Going from the top of the data below, give again each line through the one containing "return groups", both ends kept.
══ Source excerpt ══
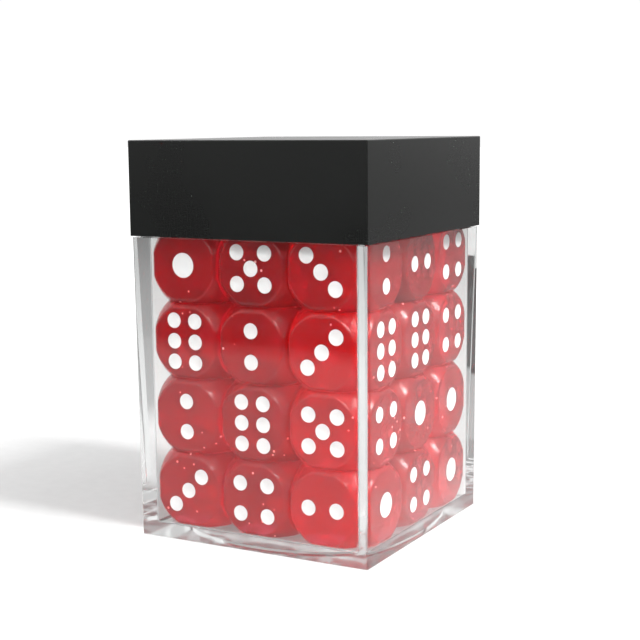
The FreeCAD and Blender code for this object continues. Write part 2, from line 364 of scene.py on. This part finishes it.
def side_normals(faces):
    """The six directions that a die's flat faces look in. Its largest triangles lie on them."""
    normals = []
    for face in sorted(faces, key=lambda face: face.calc_area(), reverse=True):
        if all(face.normal.dot(other) < OTHER_WAY for other in normals):
            normals.append(face.normal.copy())
        if len(normals) == 6:
            break
    return normals


def islands(mesh):
    """Connected groups of vertices that still carry faces, in the mesh's own order."""
    seen = set()
    groups = []
    for start in mesh.verts:
        if start in seen or not start.link_faces:
            continue
        seen.add(start)
        group = [start]
        for vertex in group:    # the group grows while it is walked
            for edge in vertex.link_edges:
                other = edge.other_vert(vertex)
                if other not in seen:
                    seen.add(other)
                    group.append(other)
        groups.append(group)
    return groups


def dimple(island, middle, half, sides):
    """A dimple's place and size, from its rim, which lies on the flat face, and its deepest point."""
    centre = sum((vertex.co for vertex in island), Vector()) / len(island)
    axis = max(sides, key=lambda side: side.dot(centre - middle))
    depths = [half - axis.dot(vertex.co - middle) for vertex in island]
    rim = [vertex.co for vertex, depth in zip(island, depths) if depth < ON_RIM]
    first = rim[0]
    second = max(rim, key=lambda point: (point - first).length)
    third = max(rim, key=lambda point: min((point - first).length, (point - second).length))
    centre = circle_middle(first, second, third)
    return centre, axis, (first - centre).length, max(depths)


def circle_middle(first, second, third):
    """The middle of the circle through three points."""
    a, b = second - first, third - first
    normal = a.cross(b)
    reach = b.length_squared * normal.cross(a) + a.length_squared * b.cross(normal)
    return first + reach / (2 * normal.length_squared)


def paint_profile(radius, depth):
    """The paint's top and bottom from the axis out to the rim, as pairs of a radius and a height."""
    outer = radius - RIM_MARGIN
    top, bottom = [], []
    for step in range(PAINT_RINGS + 1):
        r = outer * math.sin(math.pi / 2 * step / PAINT_RINGS)
        bowl = 1 - (r / radius) ** 2
        top.append((r, -depth * (1 - PAINT_FILL) * bowl))
        bottom.append((r, -(depth + PAINT_SINK) * bowl))
    return top, bottom


def add_paint(mesh, centre, axis, radius, depth):
    """One pip's paint: a closed dish that lies in its dimple."""
    turn = axis.to_track_quat("Z", "Y").to_matrix()
    top, bottom = paint_profile(radius, depth)

    def point(r, height, angle):
        place = Vector((r * math.cos(angle), r * math.sin(angle), height))
        return mesh.verts.new(centre + turn @ place)

    def ring(r, height):
        return [point(r, height, math.tau * i / PAINT_SEGMENTS) for i in range(PAINT_SEGMENTS)]

    rings = [ring(*place) for place in top[1:]] + [ring(*place) for place in reversed(bottom[1:])]
    caps = point(0, top[0][1], 0), point(0, bottom[0][1], 0)
    for i in range(PAINT_SEGMENTS):
        j = (i + 1) % PAINT_SEGMENTS
        mesh.faces.new((caps[0], rings[0][i], rings[0][j]))
        for inner, outer in zip(rings, rings[1:]):
            mesh.faces.new((inner[i], outer[i], outer[j], inner[j]))
        mesh.faces.new((caps[1], rings[-1][j], rings[-1][i]))


def paint_die(name, material):
    """The paint of all of a die's pips, as one piece that rides on the die."""
    mesh = bmesh.new()
    for place in dimples(NODES[name]):
        add_paint(mesh, *place)
    data = bpy.data.meshes.new(f"paint_{name}")
    mesh.to_mesh(data)
    mesh.free()
    data.shade_smooth()
    data.materials.append(material)
    piece = bpy.data.objects.new(f"paint_{name}", data)
    bpy.context.collection.objects.link(piece)
    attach(piece, name)


# ---------------------------------------------------------------- studio and camera

CAMERA_PLACE = (0.10969, -0.19560, 0.06567)
CAMERA_AZIMUTH = 28.95      # degrees round to the right of the front
CAMERA_DOWN = 8.17          # degrees below level
CAMERA_ROLL = -0.513        # degrees
CAMERA_LENS = 77.54         # millimetres
CAMERA_SENSOR = 36.0        # millimetres wide

FLOOR_SIZE = 6.0
FLOOR_DROP = 0.03 * MM      # a hair of air under the box, as under a real one
AIM = Vector((0, 0, 0.03))  # about the middle of the box, where the lamps and the card look
WALL_CROSSINGS = 4          # surfaces that light crosses on its way in and out through one wall

# Each lamp's name, place and size in metres, and power in watts.
LAMPS = (
    ("key", (0.50, -0.05, 0.55), (0.10, 0.25), 6.0),
    ("front", (0.16, -0.62, 0.44), (0.13, 0.13), 1.6),
    ("high_left", (-0.20, -0.53, 0.60), (0.06, 0.06), 0.35),
)
CARD_PLACE = (0.31, -0.44, 0.50)
CARD_SIZE = (0.22, 0.22)
CARD_GLOW = 70.0

# How bright the room is, by its direction: along Y, then along X.
ROOM_ALONG_Y = ((-1.0, 1.1), (-0.3, 1.05), (0.2, 1.0), (1.0, 1.0))
ROOM_ALONG_X = ((-1.0, 0.85), (-0.7, 1.0), (0.2, 1.0), (0.5, 0.7), (1.0, 0.7))
ROOM_LIGHT = 1.02

BOUNCES = 32                # the camera sees the back through many clear surfaces
CLEAR_CROSSINGS = 64        # the most surfaces that light may pass straight through


def camera():
    data = bpy.data.cameras.new("camera")
    data.lens = CAMERA_LENS
    data.sensor_width = CAMERA_SENSOR
    data.clip_start, data.clip_end = 0.01, 20.0
    eye = bpy.data.objects.new("camera", data)
    bpy.context.collection.objects.link(eye)
    azimuth, down = math.radians(CAMERA_AZIMUTH), math.radians(CAMERA_DOWN)
    level = math.cos(down)
    ahead = Vector((-math.sin(azimuth) * level, math.cos(azimuth) * level, -math.sin(down)))
    roll = Quaternion((0, 0, 1), math.radians(CAMERA_ROLL))
    eye.rotation_mode = "QUATERNION"
    eye.rotation_quaternion = ahead.to_track_quat("-Z", "Y") @ roll
    eye.location = CAMERA_PLACE
    bpy.context.scene.camera = eye


def floor():
    bpy.ops.mesh.primitive_plane_add(size=FLOOR_SIZE, location=(0, 0, UNDERSIDE - FLOOR_DROP))
    plane = bpy.context.object
    plane.name = "floor"
    plane.data.materials.append(floor_paper())


def world_light():
    """A pale room, white to the camera.

    For everything else it is slightly brighter in front of the box, and dimmer to its right and far
    to its left.
    """
    world = bpy.data.worlds.new("studio")
    world.use_nodes = True
    sky = Nodes(world.node_tree, "Generated")
    x, y, _ = sky.axes()
    light = sky.math("MULTIPLY", sky.profile(y, ROOM_ALONG_Y), sky.profile(x, ROOM_ALONG_X))
    background = world.node_tree.nodes["Background"]
    sky.link(sky.math("MAXIMUM", light, sky.ray("Camera")), background.inputs["Color"])
    background.inputs["Strength"].default_value = ROOM_LIGHT
    bpy.context.scene.world = world


def aim(thing, place, axis):
    """Puts a lamp or a card in its place, with this axis of its own towards the box."""
    thing.location = place
    thing.rotation_euler = (AIM - Vector(place)).to_track_quat(axis, "Y").to_euler()


def lamp(name, place, size, power):
    light = bpy.data.lights.new(name, "AREA")
    light.shape = "RECTANGLE"
    light.size, light.size_y = size
    light.energy = power
    piece = bpy.data.objects.new(name, light)
    bpy.context.collection.objects.link(piece)
    aim(piece, place, "-Z")


def card_glow():
    """Light that only shows as a sharp reflection, seen directly or through one clear wall."""
    material = bpy.data.materials.new("glint_front")
    material.use_nodes = True
    nodes = Nodes(material.node_tree)
    crossed = nodes.add("LightPath").outputs["Transmission Depth"]
    outside = nodes.math("LESS_THAN", crossed, WALL_CROSSINGS + 0.5)
    shown = nodes.math("MULTIPLY", nodes.mirrored(), outside)
    glow = nodes.add("Emission")
    nodes.link(nodes.math("MULTIPLY", shown, CARD_GLOW), glow.inputs["Strength"])
    nodes.link(glow.outputs["Emission"], material.node_tree.nodes["Material Output"].inputs["Surface"])
    material.cycles.emission_sampling = "NONE"
    return material


def glint_card():
    """A bright card in front of the box and above it, for the small highlights on the dice."""
    bpy.ops.mesh.primitive_plane_add(size=1.0)
    card = bpy.context.object
    card.name = "glint_front"
    card.scale = (*CARD_SIZE, 1.0)
    aim(card, CARD_PLACE, "Z")
    card.data.materials.append(card_glow())
    card.visible_camera = card.visible_diffuse = card.visible_shadow = False


def render_settings():
    cycles = bpy.context.scene.cycles
    cycles.max_bounces = cycles.glossy_bounces = cycles.transmission_bounces = BOUNCES
    cycles.transparent_max_bounces = CLEAR_CROSSINGS
    view = bpy.context.scene.view_settings
    view.view_transform = "Standard"
    view.look = "None"


# ---------------------------------------------------------------- the scene


def finish_node(name, material):
    """Gives a CAD node its material."""
    for place in NODES[name].material_slots:
        place.material = material


camera()
floor()
world_light()
for settings in LAMPS:
    lamp(*settings)
glint_card()
render_settings()

finish_node("clear_box", clear_plastic())
finish_node("lid", lid_plastic())
red = dice_plastic()
white = pip_paint()
for die_name in DICE:
    finish_node(die_name, red)
    paint_die(die_name, white)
═══
__Complete answer__
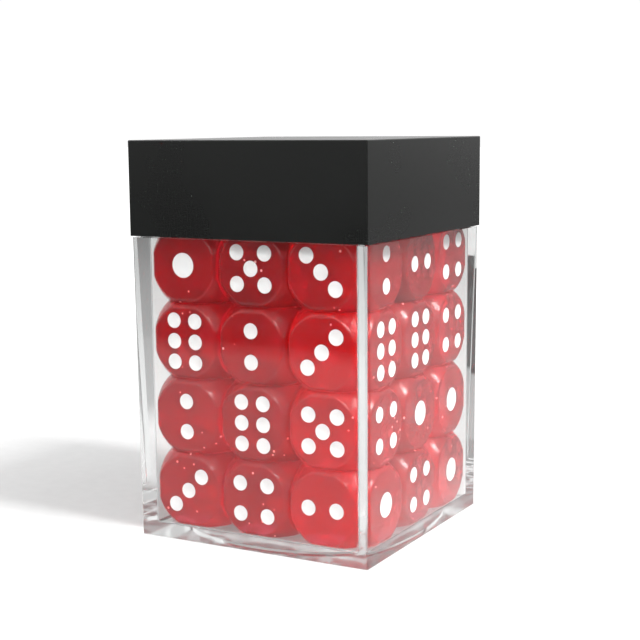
The FreeCAD and Blender code for this object continues. Write part 2, from line 364 of scene.py on. This part finishes it.
def side_normals(faces):
    """The six directions that a die's flat faces look in. Its largest triangles lie on them."""
    normals = []
    for face in sorted(faces, key=lambda face: face.calc_area(), reverse=True):
        if all(face.normal.dot(other) < OTHER_WAY for other in normals):
            normals.append(face.normal.copy())
        if len(normals) == 6:
            break
    return normals


def islands(mesh):
    """Connected groups of vertices that still carry faces, in the mesh's own order."""
    seen = set()
    groups = []
    for start in mesh.verts:
        if start in seen or not start.link_faces:
            continue
        seen.add(start)
        group = [start]
        for vertex in group:    # the group grows while it is walked
            for edge in vertex.link_edges:
                other = edge.other_vert(vertex)
                if other not in seen:
                    seen.add(other)
                    group.append(other)
        groups.append(group)
    return groups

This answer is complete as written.